DIRECTIVE - Reproduce each of the lines word for word.

SUPPLIED DATA -
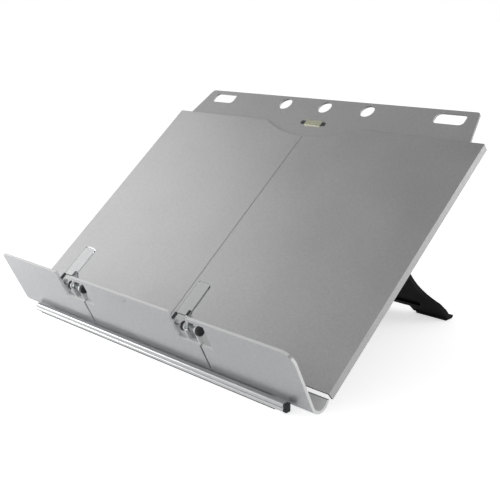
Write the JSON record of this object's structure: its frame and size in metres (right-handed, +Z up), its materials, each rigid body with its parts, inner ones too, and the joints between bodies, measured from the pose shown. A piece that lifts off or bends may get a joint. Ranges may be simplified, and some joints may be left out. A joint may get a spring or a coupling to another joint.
{
  "type": "desk copy stand",
  "caption": "Folding desk stand: tilted panel with groove, top carry strip, front trough ledge with page fingers, hinged rear leg.",
  "frame": {"origin": "middle of the underside of the rubber sole under the front rail, on the table", "axes": "+X across the stand to its right, +Y from the front edge to the back, +Z up"},
  "size_m": [0.34, 0.2551, 0.1785],
  "materials": {
    "silver_plastic": "silver-pigmented ABS, satin",
    "grey_plastic": "darker silver-grey ABS, fine texture",
    "badge_plastic": "pale blank badge",
    "graphite_plastic": "graphite ABS, spark-eroded texture",
    "black_plastic": "black ABS, satin",
    "washer_plastic": "natural nylon",
    "clear_plastic": "clear polycarbonate",
    "rubber": "black rubber",
    "steel": "zinc-plated steel"
  },
  "bodies": {
    "stand": {"front_panel": "silver_plastic", "top_strip": "grey_plastic", "badge_plate": "badge_plastic", "back_shell": "graphite_plastic", "shell_screws": "steel", "base_plate": "steel", "plate_screws": "steel", "front_rail": "silver_plastic", "rail_screws": "steel", "rail_cap_left": "silver_plastic", "rail_cap_right": "black_plastic", "rail_sole": "rubber", "ledge_rod": "steel", "rod_rings": "black_plastic", "leg_bracket_left": "graphite_plastic", "leg_bracket_right": "graphite_plastic", "bracket_screws": "steel", "leg_pin_left": "steel", "leg_pin_right": "steel"},
    "ledge": {"ledge_tray": "silver_plastic", "clip_block_left": "silver_plastic", "clip_block_right": "silver_plastic", "clip_screws": "steel", "clip_spring_left": "steel", "clip_spring_right": "steel"},
    "finger_left": {"page_finger_left": "clear_plastic", "finger_pin_left": "steel", "finger_knob_left": "black_plastic", "finger_collar_left": "black_plastic", "finger_cap_left": "black_plastic"},
    "finger_right": {"page_finger_right": "clear_plastic", "finger_pin_right": "steel", "finger_knob_right": "black_plastic", "finger_collar_right": "black_plastic", "finger_cap_right": "black_plastic"},
    "leg": {"rear_leg": "black_plastic", "leg_washers": "washer_plastic", "foot_pad_left": "rubber", "foot_pad_right": "rubber"}
  },
  "joints": [
    {"name": "ledge_fold", "type": "hinge", "parent": "stand", "child": "ledge", "pos_m": [0, 0.01059, 0.0114], "axis": [1, 0, 0], "range_deg": [-45, 0]},
    {"name": "finger_left_tilt", "type": "hinge", "parent": "ledge", "child": "finger_left", "pos_m": [-0.0647, -0.00792, 0.03965], "axis": [1, 0, 0], "range_deg": [0, 75], "stiffness_Nm_per_rad": 0.02, "springref_deg": -28.65},
    {"name": "finger_right_tilt", "type": "hinge", "parent": "ledge", "child": "finger_right", "pos_m": [0.0727, -0.00792, 0.03965], "axis": [1, 0, 0], "range_deg": [0, 75], "stiffness_Nm_per_rad": 0.02, "springref_deg": -28.65},
    {"name": "leg_fold", "type": "hinge", "parent": "stand", "child": "leg", "pos_m": [0, 0.14072, 0.09986], "axis": [1, 0, 0], "range_deg": [-93.2, 0]}
  ]
}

EXPECTED OUTPUT -
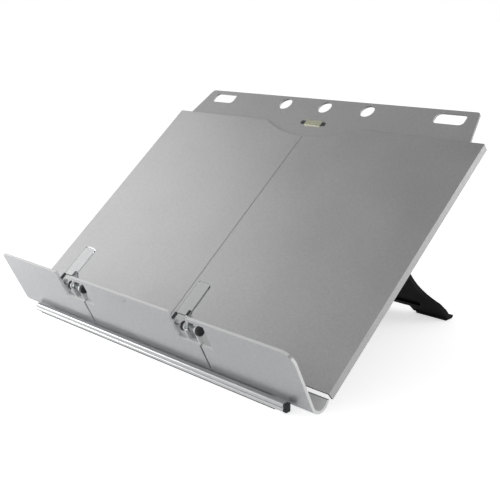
Write the JSON record of this object's structure: its frame and size in metres (right-handed, +Z up), its materials, each rigid body with its parts, inner ones too, and the joints between bodies, measured from the pose shown. A piece that lifts off or bends may get a joint. Ranges may be simplified, and some joints may be left out. A joint may get a spring or a coupling to another joint.
{
  "type": "desk copy stand",
  "caption": "Folding desk stand: tilted panel with groove, top carry strip, front trough ledge with page fingers, hinged rear leg.",
  "frame": {"origin": "middle of the underside of the rubber sole under the front rail, on the table", "axes": "+X across the stand to its right, +Y from the front edge to the back, +Z up"},
  "size_m": [0.34, 0.2551, 0.1785],
  "materials": {
    "silver_plastic": "silver-pigmented ABS, satin",
    "grey_plastic": "darker silver-grey ABS, fine texture",
    "badge_plastic": "pale blank badge",
    "graphite_plastic": "graphite ABS, spark-eroded texture",
    "black_plastic": "black ABS, satin",
    "washer_plastic": "natural nylon",
    "clear_plastic": "clear polycarbonate",
    "rubber": "black rubber",
    "steel": "zinc-plated steel"
  },
  "bodies": {
    "stand": {"front_panel": "silver_plastic", "top_strip": "grey_plastic", "badge_plate": "badge_plastic", "back_shell": "graphite_plastic", "shell_screws": "steel", "base_plate": "steel", "plate_screws": "steel", "front_rail": "silver_plastic", "rail_screws": "steel", "rail_cap_left": "silver_plastic", "rail_cap_right": "black_plastic", "rail_sole": "rubber", "ledge_rod": "steel", "rod_rings": "black_plastic", "leg_bracket_left": "graphite_plastic", "leg_bracket_right": "graphite_plastic", "bracket_screws": "steel", "leg_pin_left": "steel", "leg_pin_right": "steel"},
    "ledge": {"ledge_tray": "silver_plastic", "clip_block_left": "silver_plastic", "clip_block_right": "silver_plastic", "clip_screws": "steel", "clip_spring_left": "steel", "clip_spring_right": "steel"},
    "finger_left": {"page_finger_left": "clear_plastic", "finger_pin_left": "steel", "finger_knob_left": "black_plastic", "finger_collar_left": "black_plastic", "finger_cap_left": "black_plastic"},
    "finger_right": {"page_finger_right": "clear_plastic", "finger_pin_right": "steel", "finger_knob_right": "black_plastic", "finger_collar_right": "black_plastic", "finger_cap_right": "black_plastic"},
    "leg": {"rear_leg": "black_plastic", "leg_washers": "washer_plastic", "foot_pad_left": "rubber", "foot_pad_right": "rubber"}
  },
  "joints": [
    {"name": "ledge_fold", "type": "hinge", "parent": "stand", "child": "ledge", "pos_m": [0, 0.01059, 0.0114], "axis": [1, 0, 0], "range_deg": [-45, 0]},
    {"name": "finger_left_tilt", "type": "hinge", "parent": "ledge", "child": "finger_left", "pos_m": [-0.0647, -0.00792, 0.03965], "axis": [1, 0, 0], "range_deg": [0, 75], "stiffness_Nm_per_rad": 0.02, "springref_deg": -28.65},
    {"name": "finger_right_tilt", "type": "hinge", "parent": "ledge", "child": "finger_right", "pos_m": [0.0727, -0.00792, 0.03965], "axis": [1, 0, 0], "range_deg": [0, 75], "stiffness_Nm_per_rad": 0.02, "springref_deg": -28.65},
    {"name": "leg_fold", "type": "hinge", "parent": "stand", "child": "leg", "pos_m": [0, 0.14072, 0.09986], "axis": [1, 0, 0], "range_deg": [-93.2, 0]}
  ]
}